Des jouets, les femmes qu’il fait virevolter… Dans la vie, ça se pourrait. Je ne sais pas. Décidément, encore une candidate pour les brutes épaisses, se disent, perplexes, ceux qui pensent opter pour plus d’égards vis-à-vis de nos chairs si fragiles… L’aliénation des femmes… Une qui en redemande, ah, on n’en a pas fini...

« Il les bouscule, non ?

-          A moi, il dit : ‘doucement, doucement !’. ».

Chacun son tempérament. Peut-être oblige-t-il simplement les plus lentes à suivre le rythme, temps fort, contretemps, à entendre la musique, à ne pas mollir.

 

Vent d’Est ne fait pas de cabeceo.
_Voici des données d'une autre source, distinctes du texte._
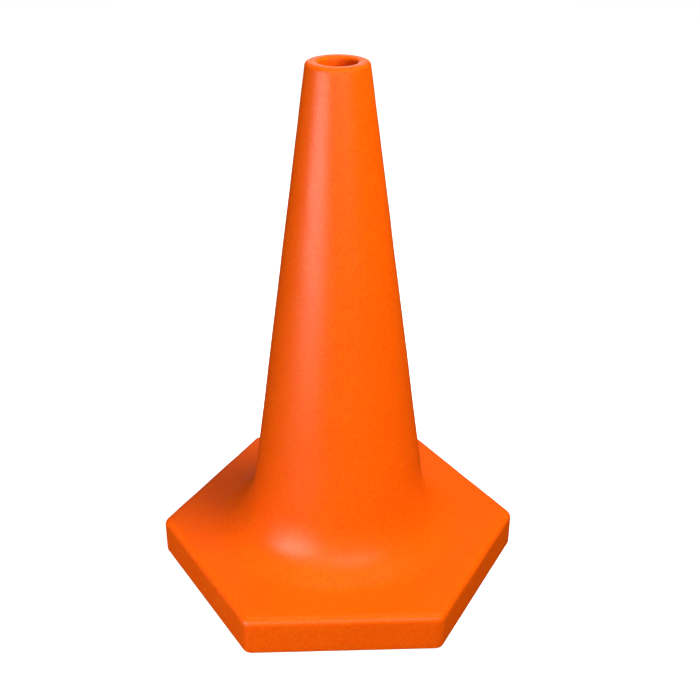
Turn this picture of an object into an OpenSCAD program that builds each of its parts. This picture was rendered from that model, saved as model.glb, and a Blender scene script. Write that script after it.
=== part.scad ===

Un grand sourire aux lèvres, familièrement, il tend la main, le plus souvent avec ce mouvement impérieux qu’on fait pour appeler les enfants. Ça ne manque pas de culot, mais ça m’amuse. L’appui que m’offre Vent d’Est,  l’empoignement dans la danse, quand elle est vive et rapide, le rapprochement, quand la musique se fait plus tendre, donne une proximité que ni l’un ni l’autre ne renions. A la fin d’une tanda, certains s’écartent et ne se connaissent plus ; d’une milonga à l’autre, ne se reconnaissent plus. Pas lui. Il vient me dire bonjour. Il m’embrasse. Il me réinvite.

 

Certains attendent quatre ou cinq ans, au moins, pour que les femmes soient à la hauteur de leur talent et les découvrir soudain, et les saluer, dignes qu’elles sont devenues, enfin, d’être invitées ; lui, prend plaisir à essayer, avec toutes, l’efficacité de son guidage. Si je ne me trompe, c’est sans doute lui le premier excellent danseur qui n’ait pas dédaigné de faire danser la débutante que j’étais il y a quelques années.

 

J’aime sa vivacité, qui me fait par instants retrouver une aisance de gymnaste adolescente, comme je peux aimer la langueur de certains autres, leur tranquillité, leur douceur. Il ne cherche pas à briller lui-même et ne réalise pas de pas époustouflants. Trapéziste, il serait le porteur du couple d’acrobates ; tanguero, il est l’axe, le chêne, le soutien de tous les envols. Il est ferme. Indéracinable. En professionnel de la danse qu’il a été, il fait équipe, et sait qu’on répondra à ses impulsions. La technique de Vent d’Est est depuis longtemps digérée, transmuée en une solidité, une précision, une maîtrise, évidentes. Escamotée. On est sa partenaire. Et il obtient ce qu’il veut. En rythme. Sans hésitation.